The 4 disc labels only read 1080i, and didn't work on my PS3. So it's region-free only if you have a multiregion player/setup. Mentioned further details in a Amazon UK thread
. Returned two sets to Amazon UK for a refund, one a unsuccessful corrective 2nd shipment. -- John
Err - Region-free is Region-free. Just because your equipment isn't compatible with the region-free disc you bought doesn't mean it isn't region-free. You just don't have equipment compatible with 1080/50i region-free content.
They are two different things.
Regional encoding restricts playback to the region your player is registered for. It's tricky to get round this on standalone players (DVD regions are much easier to cope with). However watching BDs on an HTPC is an easy solution to multi-region viewing.
There is also 50Hz compatibility, which is nothing to do with regionalisation. This is an equipment limitation.
Many European TV releases will be 1080/50i (with some rarer 720/50p releases as well). If your Blu-ray player won't play 50i content (either coded for your region or not coded for any region) then you can't play it. Similarly even if your player can play it, but your TV can't display it (and your player doesn't convert to a format your TV can display) you are also out of luck.
In Europe we have it better in this regard. All of our HDTVs can display 50 and 60Hz content (there is a licensing standard that mandates this and in reality every mainstream manufacturer licenses), and all of our Blu-ray players (including PS3s) will replay 24, 50 and 60Hz content. This is because you can expect to find 24, 50 and 60Hz content on Region B and European Region-free releases.
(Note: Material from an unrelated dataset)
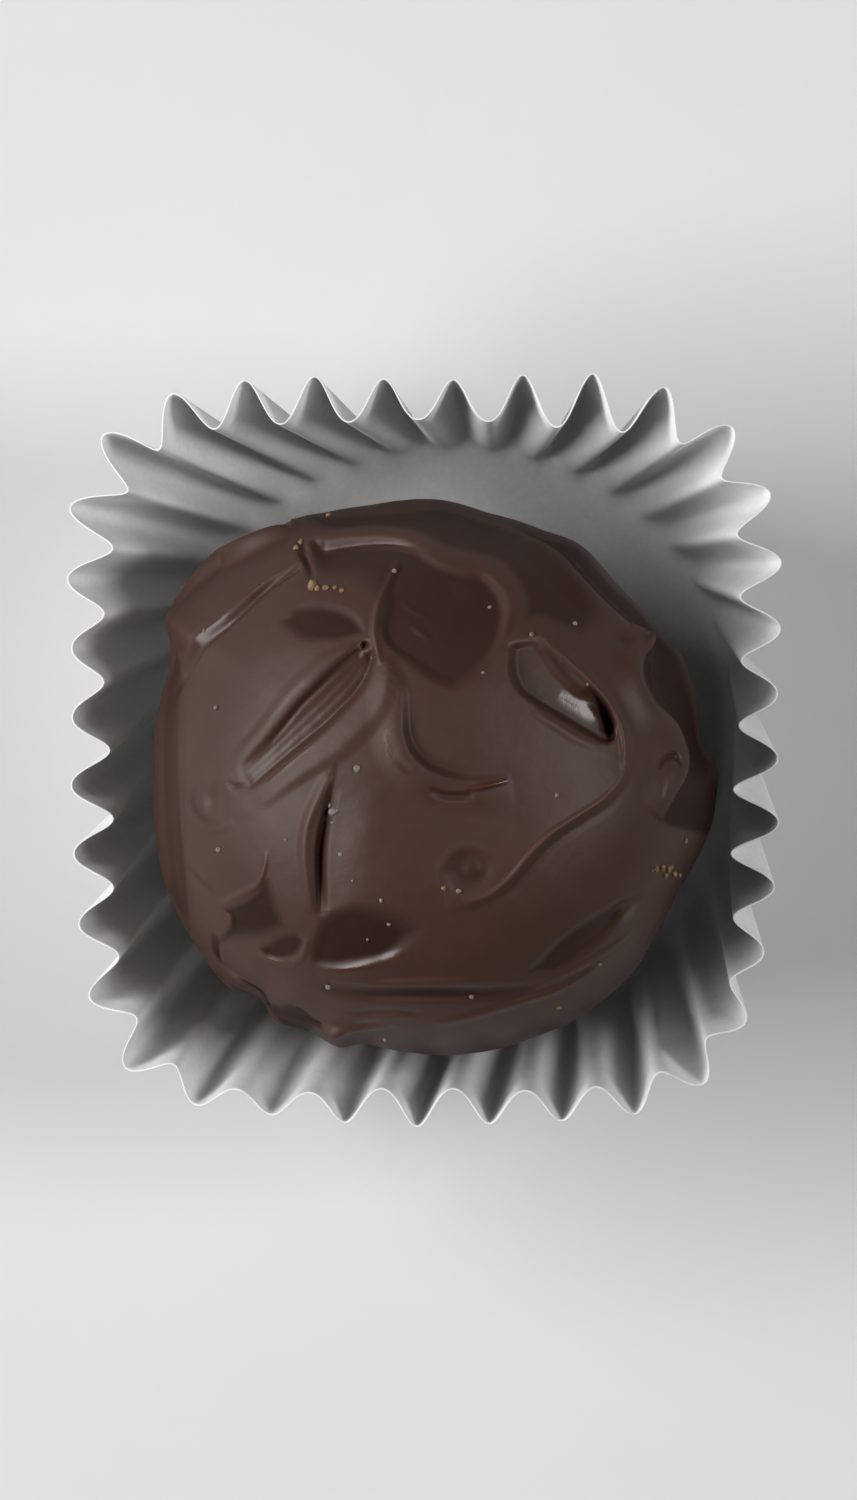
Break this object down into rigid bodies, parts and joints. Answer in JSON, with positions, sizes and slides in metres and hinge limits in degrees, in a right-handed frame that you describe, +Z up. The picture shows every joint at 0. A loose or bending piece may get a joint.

We wouldn't ever think of this as being "multi-region" - as it isn't - it is still only Region B. Maybe "multi-standard" is a better way of describing this - though in reality in Europe this is never really used as a description as it is just standard to be able to watch PAL/SECAM/NTSC and 50/60Hz HD content on a regular HDTV. (Most will have PAL/SECAM/DVB-T and some DVB-T2, DVB-S/S2 satellite and/or DVB-C cable tuners as well)
I suspect in the US it is not common to find 50Hz content on US Region A releases, or US Region-free releases, so you can't expect compatibility with 50Hz Region-free releases.
However if you have a suitable Region-A player that IS compatible with 50Hz Region-free content, and a display that is compatible, there isn't an issue?